Copy out all of the material, matching it word for word.

▶ [Given data]
__________

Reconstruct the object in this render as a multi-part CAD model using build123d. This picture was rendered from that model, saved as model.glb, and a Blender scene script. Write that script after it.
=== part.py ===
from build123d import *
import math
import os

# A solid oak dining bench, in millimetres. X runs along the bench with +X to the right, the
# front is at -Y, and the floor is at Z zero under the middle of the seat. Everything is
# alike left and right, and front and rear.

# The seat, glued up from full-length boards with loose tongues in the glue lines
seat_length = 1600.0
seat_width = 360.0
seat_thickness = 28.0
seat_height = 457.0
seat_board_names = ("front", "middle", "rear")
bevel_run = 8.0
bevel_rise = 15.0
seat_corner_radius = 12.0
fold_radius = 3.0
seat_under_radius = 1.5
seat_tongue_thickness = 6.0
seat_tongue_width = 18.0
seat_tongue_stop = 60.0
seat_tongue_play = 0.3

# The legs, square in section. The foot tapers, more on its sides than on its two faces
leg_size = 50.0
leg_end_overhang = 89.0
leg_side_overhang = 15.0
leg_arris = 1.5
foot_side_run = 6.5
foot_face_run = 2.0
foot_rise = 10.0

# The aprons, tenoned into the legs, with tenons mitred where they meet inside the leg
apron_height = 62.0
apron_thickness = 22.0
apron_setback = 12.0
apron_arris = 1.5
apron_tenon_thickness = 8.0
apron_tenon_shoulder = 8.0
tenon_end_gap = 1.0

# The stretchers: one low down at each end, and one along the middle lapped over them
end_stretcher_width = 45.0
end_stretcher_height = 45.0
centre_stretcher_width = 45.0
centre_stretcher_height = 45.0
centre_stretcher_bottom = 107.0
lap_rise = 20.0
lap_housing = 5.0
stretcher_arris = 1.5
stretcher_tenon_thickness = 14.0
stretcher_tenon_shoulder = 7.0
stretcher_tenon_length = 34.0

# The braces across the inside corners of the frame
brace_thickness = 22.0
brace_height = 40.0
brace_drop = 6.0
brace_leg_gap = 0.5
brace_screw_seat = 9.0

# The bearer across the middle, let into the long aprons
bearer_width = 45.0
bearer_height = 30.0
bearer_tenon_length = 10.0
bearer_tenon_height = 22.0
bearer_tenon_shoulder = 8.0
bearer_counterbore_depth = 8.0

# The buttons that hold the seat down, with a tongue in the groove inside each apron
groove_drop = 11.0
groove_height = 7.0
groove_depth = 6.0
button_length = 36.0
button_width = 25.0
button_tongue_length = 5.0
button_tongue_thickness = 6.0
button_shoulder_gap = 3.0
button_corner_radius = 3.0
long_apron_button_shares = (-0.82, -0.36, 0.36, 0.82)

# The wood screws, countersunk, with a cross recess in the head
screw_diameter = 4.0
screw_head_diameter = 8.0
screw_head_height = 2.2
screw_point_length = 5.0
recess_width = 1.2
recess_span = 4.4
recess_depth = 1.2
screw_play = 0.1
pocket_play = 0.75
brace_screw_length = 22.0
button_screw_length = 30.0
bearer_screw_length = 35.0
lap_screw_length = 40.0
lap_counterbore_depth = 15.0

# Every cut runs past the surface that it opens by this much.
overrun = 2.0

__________

▶ [Exercise response]
Reconstruct the object in this render as a multi-part CAD model using build123d. This picture was rendered from that model, saved as model.glb, and a Blender scene script. Write that script after it.
=== part.py ===
from build123d import *
import math
import os

# A solid oak dining bench, in millimetres. X runs along the bench with +X to the right, the
# front is at -Y, and the floor is at Z zero under the middle of the seat. Everything is
# alike left and right, and front and rear.

# The seat, glued up from full-length boards with loose tongues in the glue lines
seat_length = 1600.0
seat_width = 360.0
seat_thickness = 28.0
seat_height = 457.0
seat_board_names = ("front", "middle", "rear")
bevel_run = 8.0
bevel_rise = 15.0
seat_corner_radius = 12.0
fold_radius = 3.0
seat_under_radius = 1.5
seat_tongue_thickness = 6.0
seat_tongue_width = 18.0
seat_tongue_stop = 60.0
seat_tongue_play = 0.3

# The legs, square in section. The foot tapers, more on its sides than on its two faces
leg_size = 50.0
leg_end_overhang = 89.0
leg_side_overhang = 15.0
leg_arris = 1.5
foot_side_run = 6.5
foot_face_run = 2.0
foot_rise = 10.0

# The aprons, tenoned into the legs, with tenons mitred where they meet inside the leg
apron_height = 62.0
apron_thickness = 22.0
apron_setback = 12.0
apron_arris = 1.5
apron_tenon_thickness = 8.0
apron_tenon_shoulder = 8.0
tenon_end_gap = 1.0

# The stretchers: one low down at each end, and one along the middle lapped over them
end_stretcher_width = 45.0
end_stretcher_height = 45.0
centre_stretcher_width = 45.0
centre_stretcher_height = 45.0
centre_stretcher_bottom = 107.0
lap_rise = 20.0
lap_housing = 5.0
stretcher_arris = 1.5
stretcher_tenon_thickness = 14.0
stretcher_tenon_shoulder = 7.0
stretcher_tenon_length = 34.0

# The braces across the inside corners of the frame
brace_thickness = 22.0
brace_height = 40.0
brace_drop = 6.0
brace_leg_gap = 0.5
brace_screw_seat = 9.0

# The bearer across the middle, let into the long aprons
bearer_width = 45.0
bearer_height = 30.0
bearer_tenon_length = 10.0
bearer_tenon_height = 22.0
bearer_tenon_shoulder = 8.0
bearer_counterbore_depth = 8.0

# The buttons that hold the seat down, with a tongue in the groove inside each apron
groove_drop = 11.0
groove_height = 7.0
groove_depth = 6.0
button_length = 36.0
button_width = 25.0
button_tongue_length = 5.0
button_tongue_thickness = 6.0
button_shoulder_gap = 3.0
button_corner_radius = 3.0
long_apron_button_shares = (-0.82, -0.36, 0.36, 0.82)

# The wood screws, countersunk, with a cross recess in the head
screw_diameter = 4.0
screw_head_diameter = 8.0
screw_head_height = 2.2
screw_point_length = 5.0
recess_width = 1.2
recess_span = 4.4
recess_depth = 1.2
screw_play = 0.1
pocket_play = 0.75
brace_screw_length = 22.0
button_screw_length = 30.0
bearer_screw_length = 35.0
lap_screw_length = 40.0
lap_counterbore_depth = 15.0

# Every cut runs past the surface that it opens by this much.
overrun = 2.0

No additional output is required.